The integration manages the transition from order to shipment by passing Warehouse Request instructions from Business Central to the warehouse system. Once tasks are complete, the WMS returns a confirmation that triggers Item Ledger Entries and financial updates in the ERP. We focus on maintaining consistent SKU and Variant Code data to prevent stock discrepancies. Monitoring detects operational latency and failed syncs, such as records that stall due to address formatting or missing Warehouse Request updates when a Sales Order is modified post-release. This approach ensures physical warehouse activity is reflected in Business Central without the risk of data failing under load. By establishing a clear ownership boundary, we ensure the inventory master stays accurate for the finance close.

Smooth Integration

For high-volume operations, the choice between a direct point-to-point connection and a dedicated integration layer is a question of governance. A direct link between your WMS and Business Central is often sufficient when workflows are static and the order volume is predictable. However, as complexity increases—such as managing multi-location stock across different warehouse zones or handling complex partial shipment logic—the integration layer takes on the role of an operational buffer.

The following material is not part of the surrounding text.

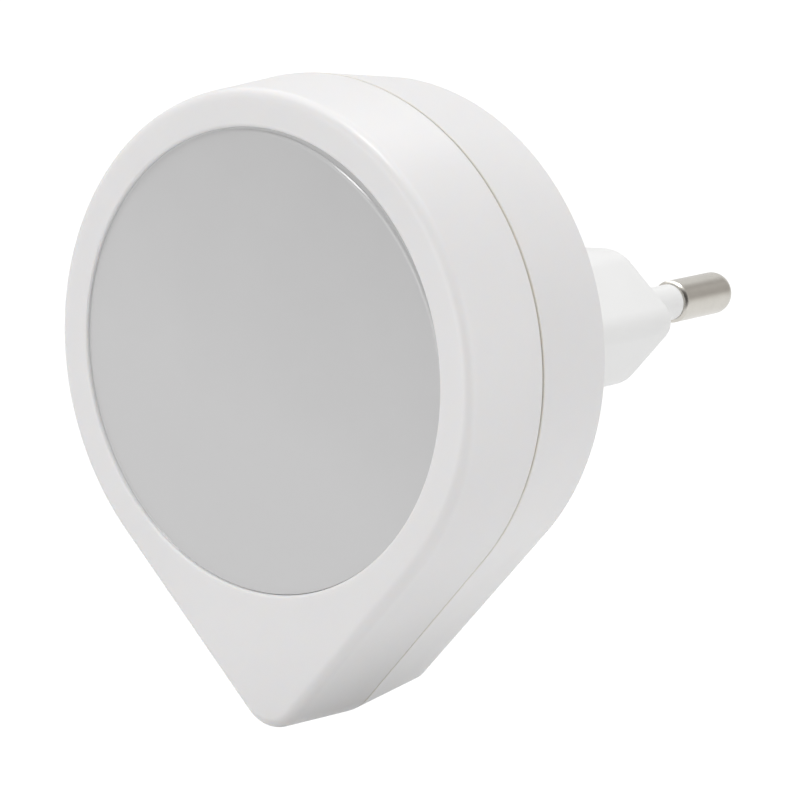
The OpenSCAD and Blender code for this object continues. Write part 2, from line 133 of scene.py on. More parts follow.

Using a platform like Patchworks or Cogent AI allows you to manage the flow of Warehouse Shipments and Item Journals without hard-coding rules into Business Central. This layer handles the retry logic for when the BC API hits concurrency limits and ensures that a failed inventory sync doesn't result in overselling. It effectively separates the physical activity in the warehouse from the financial postings in the ERP, giving you a controlled environment to resolve data mismatches before they hit the general ledger.

Visibility

Standard dashboards often suggest total synchronisation while stock levels are beginning to diverge physically, a state we call visibility theatre. Our approach focuses on identifying these gaps before they impact your reporting or customer orders. We monitor for specific discrepancies, such as warehouse activities completed physically that have not yet triggered an Item Ledger Entry in Business Central. This surfaces operational latency early, allowing the team to correct issues immediately instead of chasing reconciliation debt during month-end. This visibility ensures that management can trust the inventory valuation and financial data presented in the ERP, knowing that any divergence is surfaced and handled through structured alerts rather than manual discovery.

Training

Handover focuses on the daily ownership of the integration by your operations and finance teams. We define who monitors the flow of warehouse activities and who handles exceptions when information fails to update the Business Central ledger. Finance teams learn to incorporate integration alerts into their standard monthly reconciliation routines, reducing manual data checking. We provide operational documentation written for the people running the business, not technical reference. This covers what to check weekly to prevent data gaps and who owns each exception type, such as SKU mismatches or failed fulfilments. Training is anchored in your specific design, ensuring your team maintains record accuracy for the finance close long after launch.

Support

Post-launch support focuses on maintaining the data connection between your warehouse system and Business Central, especially during peak trading when architecture pressure is highest. We provide monitoring to identify where data does not transfer as expected, allowing for quick resolution of variances before they become reconciliation debt. Support is provided by individuals who understand the operational meaning of stock levels and financial postings, not just the technical ticket. We work to resolve source-of-truth ambiguity that affects your month-end. This ensures the integration remains a reliable part of your financial reporting process as your order volume scales. We prioritise issues that impact the accuracy of your financial records and inventory valuation.

Integration operating model

In this model, Microsoft Dynamics 365 Business Central is the master record for inventory valuation and Sales Order status. When an order is released, a Warehouse Request is generated for the warehouse system to execute. The WMS owns physical pick, pack, and ship tasks, but once a parcel is dispatched, that confirmation flows back to Business Central to update the Item Ledger Entry and financial records. This clear ownership boundary helps prevent source-of-truth ambiguity. Inventory levels are synchronised to ensure that available-to-sell figures across channels reflect physical items, preventing overselling. This structure ensures that while warehouse teams work in specialised tools, finance operates with trust in the ERP numbers for the month-end close.

Common failures

Failures typically occur when physical reality and the financial record diverge, leading to reconciliation debt. A common scenario is where automated reconciliation fails because the WMS reports stock by bin, while Business Central does not reflect that granularity because Bin Mandatory is not toggled at the Location level. Another frequent issue is the sync illusion caused by Sales Order modifications; if the integration only monitors the Sales Header and misses the Warehouse Request table update, orders stall. This results in finance spending days at month-end manually correcting values, while sales teams accidentally oversell stock that was written off or committed weeks ago. These issues usually emerge during peak trading when system lag masks the differences.